Avro's schema resolution rule: a new optional field with a default can be read from records written under the old schema. Without a default, the field is required, and decoding an old record that lacks it fails. Defaults are the primary tool for backward-compatible schema evolution in Avro.
✍️ Exercise: evolve a Protobuf schema safely
You have the following production Protobuf schema at version 1:
message Order {
int64 order_id = 1;
string customer_id = 2;
double total_cents = 3; // BUG: should be int64
}
You need to: (a) fix the total_cents type to int64, (b) add a currency_code field (e.g., "USD"), and (c) remove the buggy double field without breaking old consumers who still send it. Write the v2 schema with correct field numbers and reserved declarations.
Model answer:
message Order {
int64 order_id = 1;
string customer_id = 2;
// Field 3 (total_cents double) is REMOVED — mark reserved
reserved 3;
reserved "total_cents"; // prevents name reuse
int64 total_cents_v2 = 4; // correct type, new number
string currency_code = 5; // new field — old consumers ignore
}
Why this works: Old producers still send field 3 (the buggy double); new consumers receive it but discard it because 3 is not defined in the new message. New producers send fields 1, 2, 4, 5. Old consumers that only know about 1–3 ignore 4 and 5. During migration, the application layer reads total_cents_v2 when non-zero, falling back to a conversion from the deprecated total_cents double.

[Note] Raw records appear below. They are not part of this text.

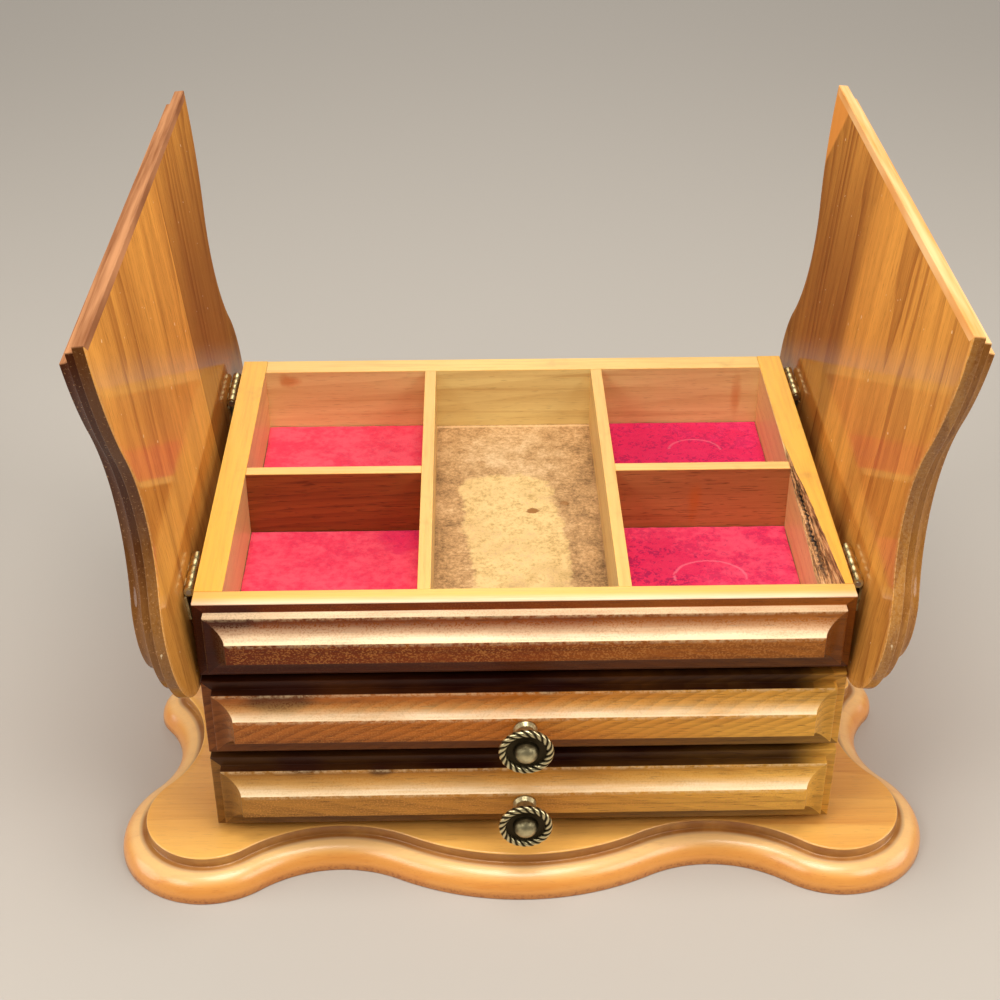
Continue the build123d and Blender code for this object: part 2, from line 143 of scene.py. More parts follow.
class Finish:
    def __init__(self, name, **even):  # even: the shader values that are the same all over
        self.material = bpy.data.materials.new(name)
        self.material.use_nodes = True
        self.tree = self.material.node_tree
        self.tree.nodes.clear()
        self.shader = self.node("ShaderNodeBsdfPrincipled", {}, {})
        self.paint(**even)
        self.output = self.node("ShaderNodeOutputMaterial", {}, {"Surface": self.shader.outputs[0]})

    def node(self, kind, settings, inputs):
        made = self.tree.nodes.new(kind)
        for name, setting in settings.items():
            if name == "stops":
                self.setStops(made.color_ramp.elements, setting)
            else:
                setattr(made, name, setting)
        for name, given in inputs.items():
            self.feed(made.inputs[name], given)
        return made

    def feed(self, socket, given):
        given = given.socket if isinstance(given, Value) else given
        if isinstance(given, bpy.types.NodeSocket):
            self.tree.links.new(given, socket)
        else:
            socket.default_value = given

    def setStops(self, elements, stops):
        while len(elements) < len(stops):
            elements.new(0.5)
        for element, (position, colour) in zip(elements, stops):
            element.position = position
            element.color = colour

    def value(self, kind, settings, inputs, output=0):
        return Value(self, self.node(kind, settings, inputs).outputs[output])

    def maths(self, operation, *numbers):
        return self.value("ShaderNodeMath", {"operation": operation}, dict(enumerate(numbers)))

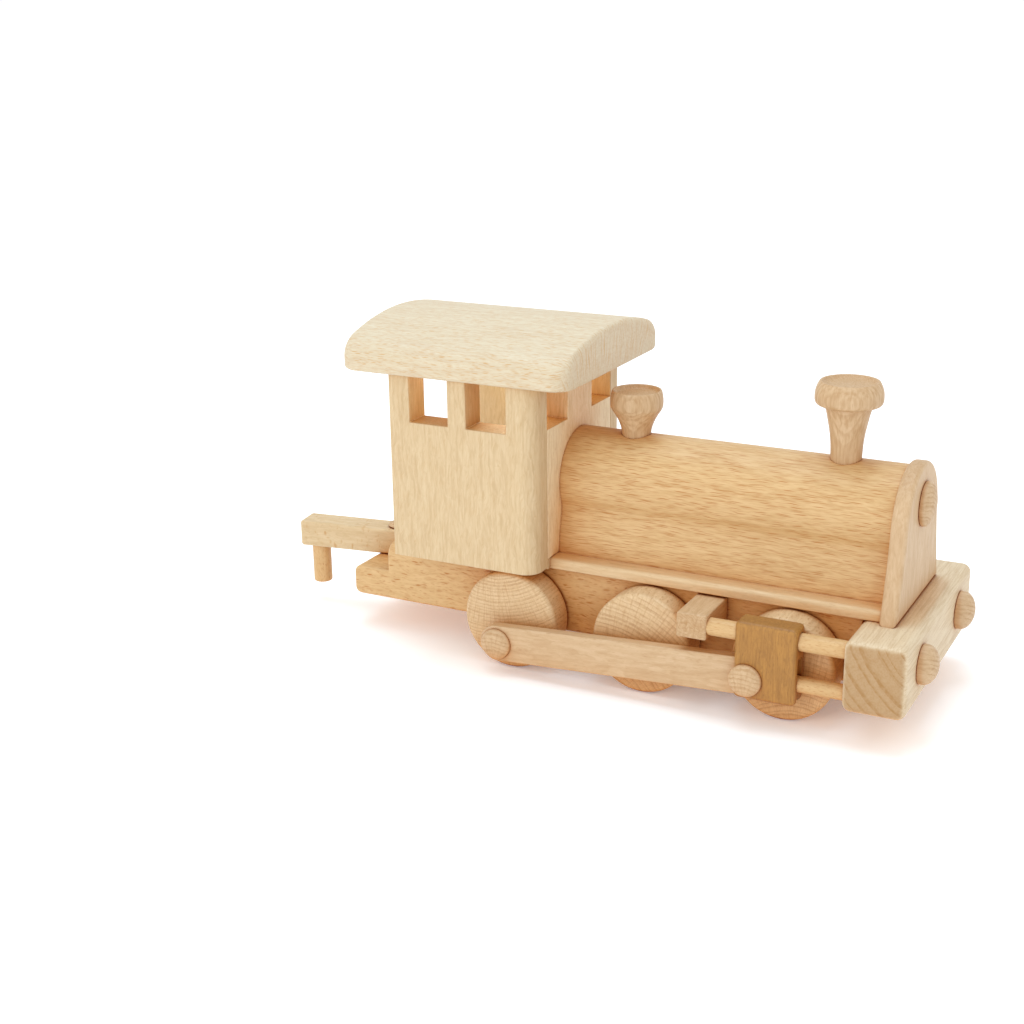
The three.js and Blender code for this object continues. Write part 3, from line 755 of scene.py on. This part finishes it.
def make_boiler():
    low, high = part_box("boiler")
    piece = prism("boiler_block", boiler_outline(), "x", low.x, high.x)
    for node in ("chimney", "steam_dome"):
        foot_low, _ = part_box(node)
        centre = middle(node)
        drill(piece, TENON_BORE, (centre.x, centre.y, foot_low.z), "z", THROUGH)
        drill(piece, FOOT_SEAT, (centre.x, centre.y, high.z - FOOT_SEAT_DEPTH), "z", THROUGH)
    for end in ("rear", "front"):
        drill_for(piece, f"boiler_dowel_{end}", "z")
    drill(piece, TENON_BORE, (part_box("lamp")[0].x, 0, middle("lamp").z), "x", THROUGH)
    outward = Vector((0, 1, -1))
    pith = pith_from("boiler", X, outward, 70, 8)
    dress(piece, "boiler", "engine",
          wood("boiler_wood", "warm", X, outward, pith, spacing=9, ring=0.3, fleck=0.9, fibre=1.1,
               tone=0.35, wave=1.1, cell=(17, 14, 0.62), density=1.2))


def make_plate():
    """Round above, its sides spreading in a flare from the round to the foot."""
    low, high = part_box("front_plate")
    shoulder = high.z - PLATE_RADIUS
    foot, end = (high.y, low.z), (PLATE_RADIUS, shoulder)
    pull = (PLATE_RADIUS + PLATE_FLARE[0], shoulder - PLATE_FLARE[1])
    steps = 12
    flare = []
    for k in range(steps):
        t = k / steps
        flare.append(tuple(a * (1 - t) ** 2 + b * 2 * t * (1 - t) + c * t ** 2
                           for a, b, c in zip(foot, pull, end)))
    outline = flare + arc((0, shoulder), PLATE_RADIUS, 0, 180, 64)
    outline += [(-y, z) for y, z in reversed(flare)]
    piece = prism("smokebox_plate", outline, "x", low.x, high.x, PLATE_ROUND)
    drill(piece, TENON_BORE, (low.x - DRILL_LEAD, 0, middle("lamp").z), "x", LAMP_DRILL)
    pith = pith_from("front_plate", Z, X, 90, 12)
    dress(piece, "front_plate", "engine",
          wood("plate_wood", "turned", Z, X, pith, ring=0.2, fleck=0.3, density=0.6, edge=0.35))


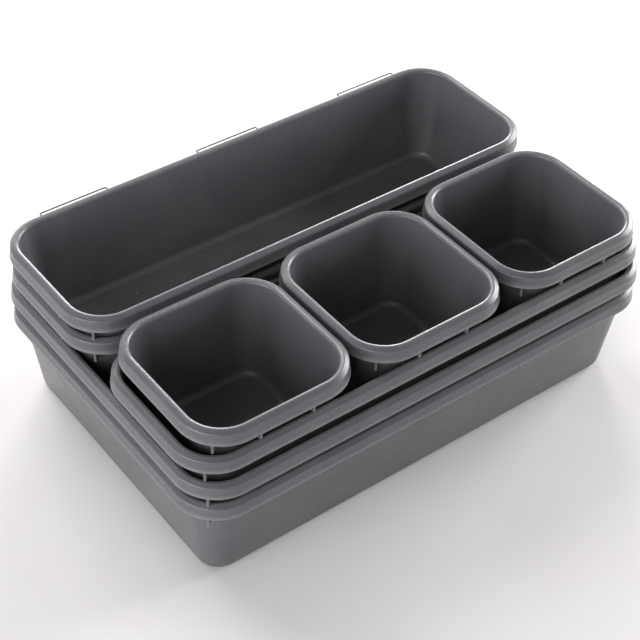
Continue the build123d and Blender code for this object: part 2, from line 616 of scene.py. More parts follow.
class SharedEffects:
    """The shader effects that several finishes use, each built once."""

    def __init__(self) -> None:
        """Build every group."""
        self.grain = self._grain()
        self.specks = self._specks()
        self.rub_and_highlight = self._rub_and_highlight()
        self.scuffs = self._scuffs()

    @staticmethod
    def _grain() -> bpy.types.NodeTree:
        """Fine satin texture of the mould, with a slower mottle over it."""
        group = EffectGroup(
            "moulded_grain",
            (("Place", None), ("Fine Scale", 5200.0), ("Mottle Scale", 620.0)),
            ("Height", "Mottle", "Cloud"),
        )
        sheet, given, result = group.open()
        fine = sheet.noise(given["Place"], given["Fine Scale"], 2.0, 0.6)
        mottle = sheet.noise(given["Place"], given["Mottle Scale"], 3.0, 0.55)
        slow_scale = sheet.maths("MULTIPLY", given["Mottle Scale"], 0.06)
        cloud = sheet.noise(given["Place"], slow_scale, 3.0, 0.5, 0.4)
        half_mottle = sheet.maths("MULTIPLY", mottle, 0.6)
        height = sheet.maths("ADD", fine, half_mottle)
        sheet.feed(result.inputs["Height"], height)
        sheet.feed(result.inputs["Mottle"], sheet.remap(mottle, 0.3, 0.7))
        sheet.feed(result.inputs["Cloud"], sheet.remap(cloud, 0.35, 0.65))
        return sheet.tree

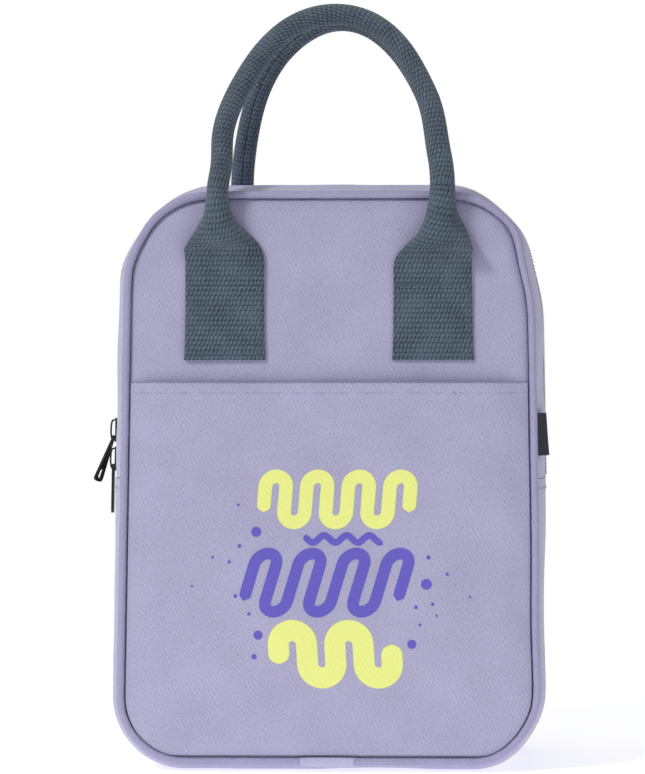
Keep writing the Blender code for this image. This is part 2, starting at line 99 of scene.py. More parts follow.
class BagSizes(PropertyGroup):
    """Sizes of the bag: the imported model's, apart from the cloth's creases and the pocket's room."""

    base_half: length("Foot half width", "Half width of the seam line at its foot", 0.0996)
    top_half: length("Head half width", "Half width of the seam line at its head", 0.0950)
    seam_foot: length("Seam foot", "Height of the seam line's foot", 0.0070)
    seam_head: length("Seam head", "Height of the seam line's head", 0.2770)
    foot_radius: length("Foot radius", "Radius of the seam line's lower corners", 0.029)
    head_radius: length("Head radius", "Radius of the seam line's upper corners", 0.037)
    half_depth: length("Half depth", "Depth of the front face of the front panel", 0.0625)
    fold_height: length("Fold height", "Height at which the front folds down", 0.1415)
    gap: length("Gap", "Clearance between neighbouring layers", 0.0003)
    canvas: length("Canvas", "Thickness of the canvas", 0.0010)
    padding: length("Padding", "Thickness of canvas and foam together", 0.0053)
    lining: length("Lining", "Thickness of the foil lining", 0.0008)
    bulge: length("Bulge", "How far a gusset swells outside the seam line", 0.0080)
    seam_start: length("Seam start", "How far outside the seam line a gusset starts", 0.0010)
    valley: length("Valley", "Height of the gusset's edge beside the zip", 0.0092)
    bulge_depth: length("Bulge depth", "Depth at which a gusset swells most", 0.035)
    corner_slack: FloatProperty(name="Corner slack", description="Share of its swell that a strip loses "
                                "round the head corners", default=0.42, min=0.0, max=1.0)
    strip_depth: length("Strip depth", "Depth at which a gusset starts", 0.0600)
    zip_edge: length("Zip edge", "Depth at which a gusset ends beside the zip", 0.0056)
    edge_roll: length("Edge roll", "How far a panel rolls back into its seam", 0.0024)
    roll_run: length("Roll run", "Width of the rolled edge of a panel", 0.0075)
    crown: length("Crown", "How far a padded panel stands out in its middle", 0.0007)
    crease: length("Crease", "Height of the soft unevenness of the cloth", 0.00049)
    piping_radius: length("Piping radius", "Radius of the piping", 0.0018)
    piping_out: length("Piping offset", "Distance of the piping outside the seam line", 0.0019)
    piping_depth: length("Piping depth", "Depth of the piping's middle", 0.0622)
    pocket_top: length("Pocket mouth", "Height of the pocket's hem", 0.1880)
    pocket_gape: length("Pocket room", "Room between the panel and the pocket", 0.0031)
    hem: length("Hem", "Width of the pocket's turned hem", 0.0062)
    coil_pitch: length("Coil pitch", "Pitch of the zip's coil", 0.00125)
    coil_wire: length("Coil wire", "Radius of the coil's nylon wire", 0.00034)
    webbing_width: length("Webbing width", "Width of the handle webbing", 0.038)
    webbing_thickness: length("Webbing thickness", "Thickness of the handle webbing", 0.0022)
    handle_spacing: length("Handle spacing", "Half the distance between a handle's ends", 0.0502)
    tab_foot: length("Tab foot", "Height of the foot of a handle's sewn end", 0.1990)
    tab_head: length("Tab head", "Height at which a handle leaves the panel", 0.2520)
    roll_head: length("Roll head", "Height at which the webbing is rolled into a tube", 0.2850)
    arch_half: length("Arch half width", "Half width of a handle's arch", 0.0540)
    arch_base: length("Arch base", "Height at which a handle's arch starts", 0.2840)
    front_rise: length("Front rise", "Rise of the front handle's arch", 0.0847)
    back_rise: length("Back rise", "Rise of the back handle's arch", 0.0892)
    back_half: length("Back half width", "Half width of the back handle's arch", 0.0500)
    leg_depth: length("Leg depth", "Depth of a handle's tube at the top of the bag", 0.0705)
    arch_pinch: FloatProperty(name="Arch pinch", description="How far the front arch's shoulders draw in",
                              default=0.06, min=0.0, max=0.5)
    arch_lean: FloatProperty(name="Arch lean", description="Lean of an arch towards the middle of the bag",
                             default=math.radians(22), subtype="ANGLE", unit="ROTATION")
    label_foot: length("Label foot", "Height of the woven label's foot", 0.1527)
    label_head: length("Label head", "Height of the woven label's head", 0.1734)
    label_near: length("Label seam", "Depth at which the label leaves the seam", 0.0598)
    label_far: length("Label end", "Depth at which the label ends", 0.0460)
    seed: IntProperty(name="Seed", description="Seed of the cloth's unevenness", default=7, min=0)


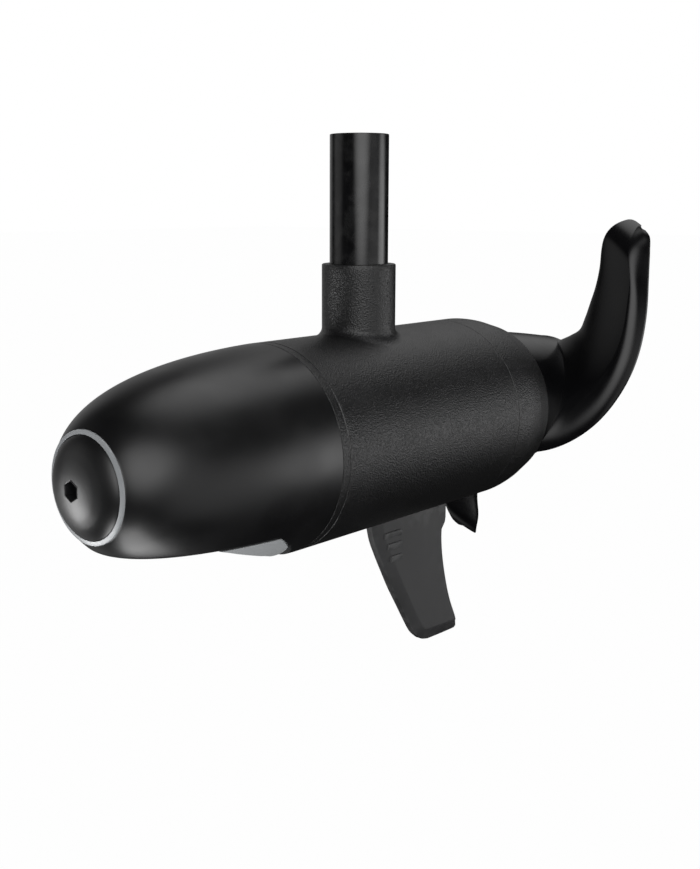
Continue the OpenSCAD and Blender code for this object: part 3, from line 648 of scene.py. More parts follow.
@dataclass
class PodShell(Assembly):
    """The motor housing with its collar, the front band, the tail cover and the shaft."""

    wall_mm: float = 6.3
    fillet_mm: float = 4.5
    patch_mm: float = 36.0
    patch_steps: int = 30
    socket_floor_mm: float = 50.5
    socket_relief_mm: float = 0.47
    socket_past_mm: float = 28.0
    bevel_mm: float = 0.45
    lip_mm: float = 0.7
    lip_rings: tuple = ((2.6, 0.0), (1.0, 0.0), (0.3, 0.3), (0.0, 1.0))
    fillet_steps: int = 11
    outer_steps: int = 10
    collar_steps: int = 13
    lead_hole_mm: tuple = (30, 60, 9)
    slot_start_mm: float = 8.0
    slot_outline: tuple = (
        (-2.45, -57.0), (-2.45, -53.2), (-3.65, -50.55), (3.65, -50.55), (2.45, -53.2),
        (2.45, -57.0))
    tube_wall_mm: float = 3.2
    spigot_step_mm: float = 0.5

    def _seat(self, x: np.ndarray, y: np.ndarray, gap: np.ndarray) -> np.ndarray:
        """Height of the housing's top at a plan position, raised by the collar's fillet.

        Args:
            x: Positions along the pod.
            y: Positions across the pod.
            gap: Distance of each from the collar's wall.

        Returns:
            Heights above the pod's axis.
        """
        fillet = self.fillet_mm * MM
        top = np.sqrt(np.maximum(self.layout.pod_r**2 - y**2, 0.0))
        inside = np.clip(gap / fillet, 0.0, 1.0)
        return top + fillet * (1 - np.sqrt(1 - (1 - inside) ** 2))

    def _collar_patch(self) -> tuple[np.ndarray, list[list[int]]]:
        """The square patch of housing round the collar, with the fillet and the collar."""
        radius, patch, count = self.layout.pod_r, self.patch_mm * MM, self.patch_steps
        collar, fillet = self.layout.collar_r, self.fillet_mm * MM
        side = np.linspace(-patch, patch, count + 1)
        flat = np.full(count, patch)
        edge_x = np.concatenate([flat, side[::-1][:-1], -flat, side[:-1]])
        edge_s = np.concatenate([side[:-1], flat, side[::-1][:-1], -flat])
        edge_y = radius * np.sin(edge_s / radius)
        turn = np.arctan2(edge_y, edge_x)
        inner_x, inner_y = collar * np.cos(turn), collar * np.sin(turn)
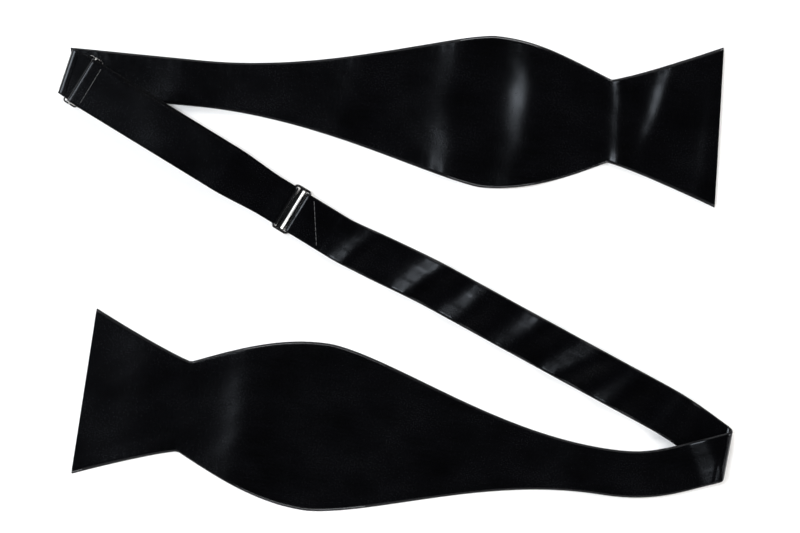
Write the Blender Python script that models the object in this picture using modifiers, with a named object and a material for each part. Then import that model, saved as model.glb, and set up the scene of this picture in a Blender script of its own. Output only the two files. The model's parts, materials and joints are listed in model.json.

Rubric: ✓ did not reuse field 3 ✓ added reserved for both the number and the name ✓ used a new number (4) for the fixed field ✓ new field (5) gets a new number ✓ explained the migration path. All five = exceptional; three or four = passing.
Key takeaways
- Binary formats replace verbose field names with compact integer tags, yielding 3–10× smaller messages for typical API shapes.
- Protobuf field numbers are permanent: never reuse or renumber them; mark deleted fields
reserved. - Avro uses schema resolution and defaults to handle version mismatches between producers and consumers.
- Binary is best for internal, high-throughput services (gRPC, Kafka) where you control both ends and can manage schema changes.
- JSON remains the right default for public APIs — readability and zero-tooling onboarding outweigh the size advantage for most cases.